KEVIN R. LEFEBVRE, is the advanced systems product manager at NetTest USA and an instructor in the telecommunications department at the State University of New York, Institute of Technology; P. J. MCGEE is the optical network services and OEM product manager; and STEVE COLANGELO is the OTDR product manager at NetTest USA Instrumentations Division, Center Green Building 4, 6 Rhoads Rd., Utica, NY 13502; e-mail: kevin.lefebvre@NetTest.com.
Glossary of OTDR terms
Averaging. Accumulating multiple samples of data and dividing the data by the number of samples taken averages the data and reduces the random noise content of the measurement signal.
Backscatter coefficient. The ratio of the backscattered power to the energy launched into a fiber.

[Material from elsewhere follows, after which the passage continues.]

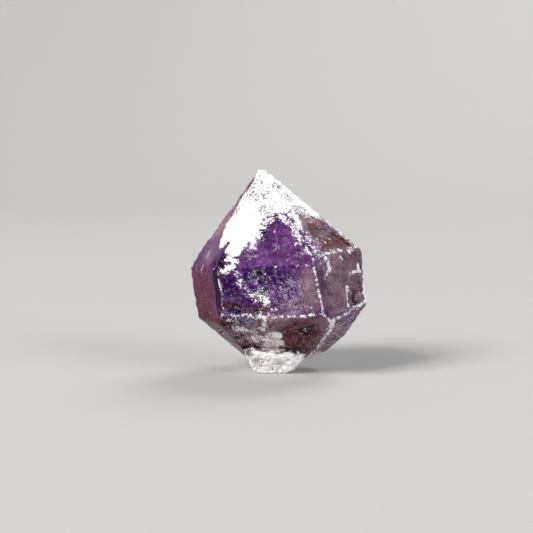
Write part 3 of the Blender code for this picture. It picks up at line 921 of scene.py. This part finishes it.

Deadzone. The distance immediately following a fiber event (splice or connector), which can partially or completely inhibit the ability to perform accurate measurements on a closely spaced subsequent event.

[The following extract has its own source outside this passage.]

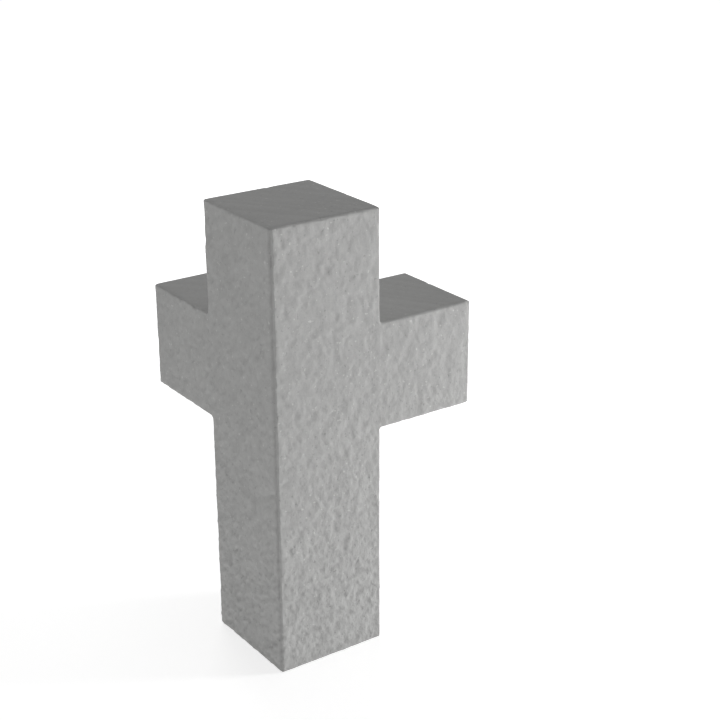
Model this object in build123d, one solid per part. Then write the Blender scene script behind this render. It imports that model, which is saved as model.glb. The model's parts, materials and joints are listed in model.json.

Dynamic range. Maximum optical-power loss that a signal can experience before it is indistinguishable. For an OTDR, it is the maximum optical-power loss before fiber is not displayed by the OTDR, generally expressed in dB. Also can indicate the difference between the highest backscatter signal and one dB above the root-mean-square value of the noise floor.
Pulsewidth. The duration (length) of a test pulse of light, which is generally expressed in nanoseconds. The pulse width is directly proportional to both the dynamic range and the deadzone of the OTDR. A longer pulse width results in an effectively higher-power signal, increasing the range but also increasing the deadzone. A shorter pulse width provides a shorter dead zone, but also less dynamic range.

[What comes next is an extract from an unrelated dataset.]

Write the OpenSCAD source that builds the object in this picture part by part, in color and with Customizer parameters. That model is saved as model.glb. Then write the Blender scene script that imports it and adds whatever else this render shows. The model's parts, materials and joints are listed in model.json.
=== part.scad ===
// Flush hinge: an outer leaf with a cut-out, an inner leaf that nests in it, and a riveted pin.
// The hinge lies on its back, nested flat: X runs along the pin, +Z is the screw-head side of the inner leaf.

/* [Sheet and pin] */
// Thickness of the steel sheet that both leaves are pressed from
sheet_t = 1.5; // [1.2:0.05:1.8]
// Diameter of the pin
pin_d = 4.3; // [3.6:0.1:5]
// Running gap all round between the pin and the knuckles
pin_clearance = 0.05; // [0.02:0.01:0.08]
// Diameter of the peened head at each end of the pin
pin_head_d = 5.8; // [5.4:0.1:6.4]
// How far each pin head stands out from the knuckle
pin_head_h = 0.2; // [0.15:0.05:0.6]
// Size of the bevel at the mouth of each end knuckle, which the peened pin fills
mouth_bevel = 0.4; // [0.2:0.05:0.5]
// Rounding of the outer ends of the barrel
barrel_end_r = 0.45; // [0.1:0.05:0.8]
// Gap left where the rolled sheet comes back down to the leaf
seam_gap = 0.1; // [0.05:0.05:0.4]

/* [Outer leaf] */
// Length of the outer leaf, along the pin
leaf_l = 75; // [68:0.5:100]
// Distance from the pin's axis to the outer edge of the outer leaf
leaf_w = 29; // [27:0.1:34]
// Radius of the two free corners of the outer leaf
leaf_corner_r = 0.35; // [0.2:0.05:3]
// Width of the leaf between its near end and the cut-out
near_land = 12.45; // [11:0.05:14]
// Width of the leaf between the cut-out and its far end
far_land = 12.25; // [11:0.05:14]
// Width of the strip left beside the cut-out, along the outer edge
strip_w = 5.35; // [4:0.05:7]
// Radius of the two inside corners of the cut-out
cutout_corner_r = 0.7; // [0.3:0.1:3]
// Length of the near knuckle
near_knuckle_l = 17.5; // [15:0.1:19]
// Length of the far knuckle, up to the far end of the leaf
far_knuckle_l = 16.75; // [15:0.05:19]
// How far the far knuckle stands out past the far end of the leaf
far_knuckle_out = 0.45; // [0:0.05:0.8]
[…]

Resolution. The spacing between adjacent data-sampling points. The lower the resolution, the more accurate the graphing of actual fiber characteristics.
Gainer. A splice that shows an apparent increase in signal on an OTDR display after the splice. This is caused by differences in scattering properties between the two fiber segments being joined caused by different mode-field diameters or fiber properties. Bidirectional averaging is needed to accurately measure the loss at such splices.